Quando Tomás diz que o sentido recebe a mesma forma que existia no sensível, porém sem a matéria, o que se quer dizer é que nas transformações naturais em geral o paciente, juntamente com a forma, adquire uma disposição material semelhante àquela que havia no agente; no caso especial dos sentidos, esta forma também é recebida, mas em uma disposição material diversa daquela que havia no agente. Mas que se trata realmente da mesma forma, isto pode ser visto, acrescentamos nós, pelo fato de que, se analisássemos a informação armazenada no sentido, poderíamos reconstituir o sensível. Analisando a informação contida nos impulsos nervosos que saem do nervo ótico, bastante diferentes das ondas eletromagnéticas, ou então, a informação contida no relato do observador a respeito das cores que está vendo, que se parecem menos ainda com as ondas eletromagnéticas, poderíamos reconstituir o objeto colorido. Analisando-se a soma das informações contidas nos impulsos nervosos que saem de todos os sentidos, ou então a soma das informações contidas no relato do observador sobre todas as informações que lhe trazem os cinco sentidos, com esta soma de informações reconstituímos o objeto material observado. De onde que toda esta informação é a própria forma do objeto sensível, armazenada em uma disposição corporal diversa. A forma do objeto sensível foi realmente recebida sem a matéria, isto é, sem uma idêntica disposição corporal à que existia no objeto sensível.

Mas quando analisamos a forma abstraída pela inteligência do objeto sensível que lhe é apresentada pela fantasia, a informação ali contida não é a forma de um objeto material. De fato, se considerarmos que a essência apreendida de homem é animal racional, limitando-nos estrita e rigorosamente ao conteúdo desta informação, que ser poderemos reconstituir? O animal em questão poderá ser de carne, de sílica, de circuitos digitais, ou de algum ou de todos os materiais desconhecidos que se queiram; poderá ser grande ou pequeno, imensamente pequeno como uma bactéria, imensamente grande como uma estrela; ou poderá ter todas as formas geométricas e disposições de partes que se queiram; poderá ter os órgãos os mais diferentes que se possam imaginar; todas estas características com que ele poderá se realizar enquanto indivíduo poderão ser tão variadas quanto seja possível serem tecidas com a imaginação ou fantasia; pois na verdade a informação contida na inteligência não especificou nenhuma destas qualidades porque não as continha a nenhuma; se fossemos construir na realidade o ser apreendido pela abstração da inteligência tal como ele está lá, teríamos que construir um ser imaterial, um homem imaterial. Este homem não existe; mas, o que é particularmente interessante, pode ser visto pela inteligência. Deste ser sem matéria existe uma imagem na inteligência, uma imagem num certo sentido ilimitada, por não ter as limitações que a concretização nesta ou naquela matéria lhe imporiam. A inteligência, assim, é capaz de ver o imaterial; e isto que ela vê, não está na realidade, mas apenas nela mesma. Nela própria, portanto, existe esta natureza e ela própria tem que ser imaterial.

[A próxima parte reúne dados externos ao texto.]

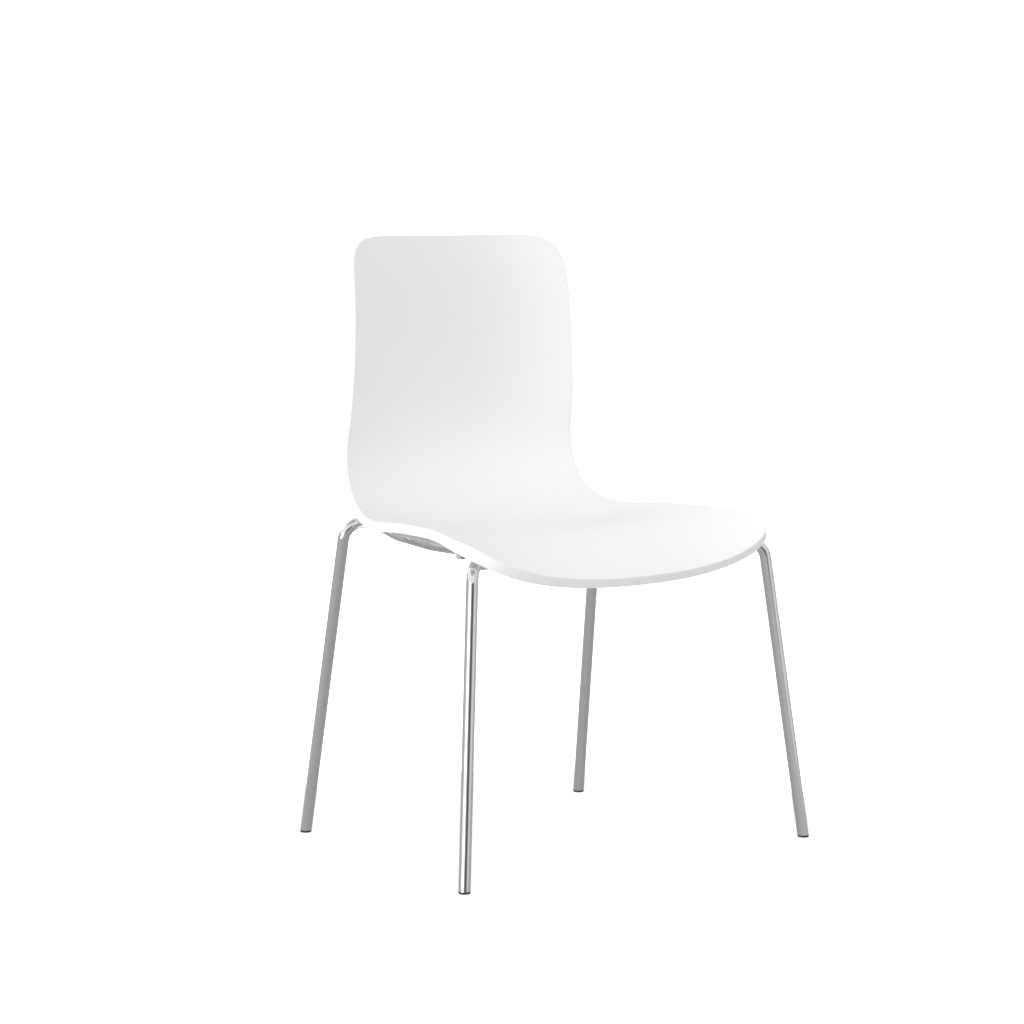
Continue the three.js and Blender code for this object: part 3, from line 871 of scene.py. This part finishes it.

É importante notar que estas informações, esta forma abstraída pela inteligência do objeto sensível apresentado pela fantasia e nela existente não é algo apenas significado; isto é, não é algo ao qual se atribua um significado ou uma relação para tal ou qual característica do objeto sensível. Não é algo contido na inteligência sob modo de significação ou de relação, mas é algo que pode realmente ser visto pela inteligência; a inteligência vê, realmente, a essência abstrata do homem, a essência abstrata do belo, a essência abstrata do bem, etc.. É esta possibilidade de ver estas essências abstratas que é o fundamento psicológico da contemplação da inteligência. Não se trata de um sinal elaborado pela inteligência ao qual relacionamos as qualidades que vemos em todos os homens; é a própria essência das coisas que pode ser vista como objeto próprio da faculdade da inteligência, e, por esta mesma razão, causar-lhe agrado e repouso como em uma operação que lhe seja conatural.

Estes objetos contemplados pela inteligência em sua operação própria têm características bastante diversas dos vistos pelos sentidos. As formas existentes no sentido e na imaginação carregam consigo todas as características da materialidade. Em primeiro lugar, elas são imagens de objetos individuais; a individualidade é característica da matéria, pois é a matéria que, unindo-se à forma, causa a individualidade daquela forma; esta característica existe também nas formas apreendidas pelos sentidos. São, portanto, necessariamente, formas existentes na matéria, mesmo dentro dos sentidos. Em segundo lugar, elas têm todas as qualidades que são próprias da matéria; têm cores, têm dimensões geométricas, apresentam movimento; têm que estar, por esta razão, guardadas materialmente nos sentidos. Tal como elas são vistas pelos sentidos interiores e pela fantasia, podem ser desenhadas em um papel, reproduzidas num desenho animado ou num filme, esculpidas em uma estátua. Mas as formas vistas pela abstração da inteligência não podem ser desenhadas em papel; nem podem ser reproduzidas em filme, nem esculpidas em estátua. Não é possível desenhar a essência do homem; não é possível desenhar a essência do belo, não é possível esculpir a essência da bondade; no entanto, elas estão lá dentro, visíveis no interior da inteligência. Cabe então a pergunta: em que matéria? São coisas totalmente despidas de todas as características da materialidade, tanto que não podem ser reproduzidas na matéria, no entanto, elas existem e podem ser vistas dentro de nós. Existem, portanto, dentro de nós, entidades totalmente desprovidas de características materiais. Não pode ser num substrato material que elas estão, portanto, depositadas. Mas este substrato é o intelecto; portanto, o intelecto é algo imaterial existente dentro do homem.